Das ist vorbei. Der Massentourismus hat Einzug gehalten. Die Hauptstrasse ist permanent verstopft, die Luft eignet sich kaum noch zu atmen. Waren vor 11 Jahren ein paar wenige Fahrzeuge auf der Strasse anzutreffen, so sind es heute hunderte, tausende. Überall Staus, Abgase, Hektik, und mitten drin – als Auslöser der ganzen Misere – die Touristen. In Scharen, nicht nur Backpacker, sondern jetzt auch die Vertreter des Massentourismus, riesige Cars, die ganze Wagenladungen ausspucken und auf die Stadt und den See loslassen.
Ein paar Impressionen von früher
Tja, es hat sich tatsächlich einiges verändert. Um einen Eindruck zu verschaffen, wie es vor einigen Jahren, d.h. vor dem Ansturm des Massentourismus, aussah, hier ein paar Impressionen. Sie machen mein Herz schwer …
Die Einbein-Ruderer – weltweit einzigartig
Sie sind Artisten – meine Versuche mit einem Besen haben alle auf dem Boden geendet
Friedlich und wunderschön
Blühende Seerosen
Wie ein Bild eines Künstlers – alle Farben sind perfekt
Ganze Dörfer auf dem See
… und auch riesige Paläste
… und zahlreiche Stupas und andere Heiligtümer
Das Emerald Moon Hotel
Der Weg zu meinem Hotel ist wesentlich länger als in Booking.com beschrieben, und so bin ich ziemlich erschöpft, als das Emerald Moon Hotel endlich auftaucht. Ein Bungalow mit allen Wunderbarkeiten moderner Hotellerie wartet auf mich. Nicht ganz überraschend, dass ich um acht bereits in tiefem Schlummer liege …
„Old Age is not for Sissies.“ (Quote Bette Davies * 1908 + 1989 US Amerikanische Schauspielerin)
Ich muss ihr zustimmen.
Es ist immer ernüchternd und etwas schmerzhaft, wenn man an das eigene Alter erinnert wird.
„You walk? .. Yes. Why? .. You old!!“
Heute Morgen werde ich einmal mehr daran erinnert. Das Mädchen an der Rezeption des Railroad Hotels namens Sima scheint die westliche Zurückhaltung bezüglich unpassender Bemerkungen zum fortgeschrittenen Alter ihrer Kunden noch nicht verinnerlicht zu haben (obwohl ich mir diese Direktheit manchmal wünschen würde).
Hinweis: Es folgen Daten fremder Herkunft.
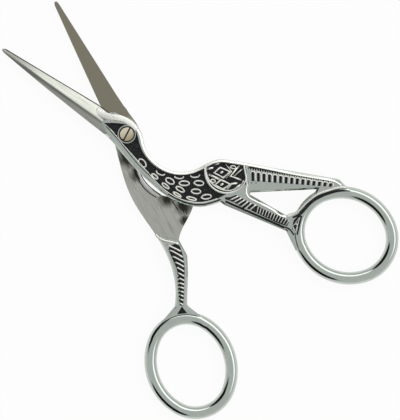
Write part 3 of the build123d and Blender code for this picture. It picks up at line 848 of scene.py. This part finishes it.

Auf jeden Fall beginnt mein 2-tägiger Treck Richtung Inle-Lake mit genau diesen Worten. Wir lachen beide herzlich (ich ein wenig verkrampft) und verabschieden uns. Es war – trotz Badezimmer – ein wunderbarer Aufenthalt.
4 Personen plus Sanny
Bei der organisierenden Agentur findet sich nach und nach die Truppe von insgesamt 4 Personen plus Guide zusammen (genau die richtige Grösse, denn immerhin ist man für 2 Tage eng zusammen und erleidet sozusagen das gleiche Schicksal).
Sebastian, ein junger Deutscher aus Rosenheim, Chris und seine Freundin Stefanie aus Amsterdam und Sanny, unser Guide. Zu ihm wird es noch einiges zu sagen geben, denn er wird sich als die grosse Attraktion unseres Ausflugs erweisen. Alles in allem eine gute Zusammensetzung, eine sehr gute.
Wir werden, da nur 2 Tage unterwegs, den ersten Teil mit dem Sammeltaxi in die Hügel hinausgefahren, wo wir schliesslich irgendwo im Nirgendwo ausgeladen und uns selbst überlassen werden.
Na ja, immerhin haben wir ja Sanny. Er ist ein 55-jähriger, kleiner, drahtiger Mann mit einem feinen Geflecht von Falten in seinem sonst glatten Gesicht, immer mit einem Lächeln, auf dem Kopf eine Wollmütze, um die Beine schlottern sehr weite helle Hosen, die ihn von Weitem erkennen lassen. Dass er ein äusserst eloquenter Gesprächspartner und ein Geschichtenerzähler wie aus Tausend und einer Nacht ist, wird sich schon bald erweisen.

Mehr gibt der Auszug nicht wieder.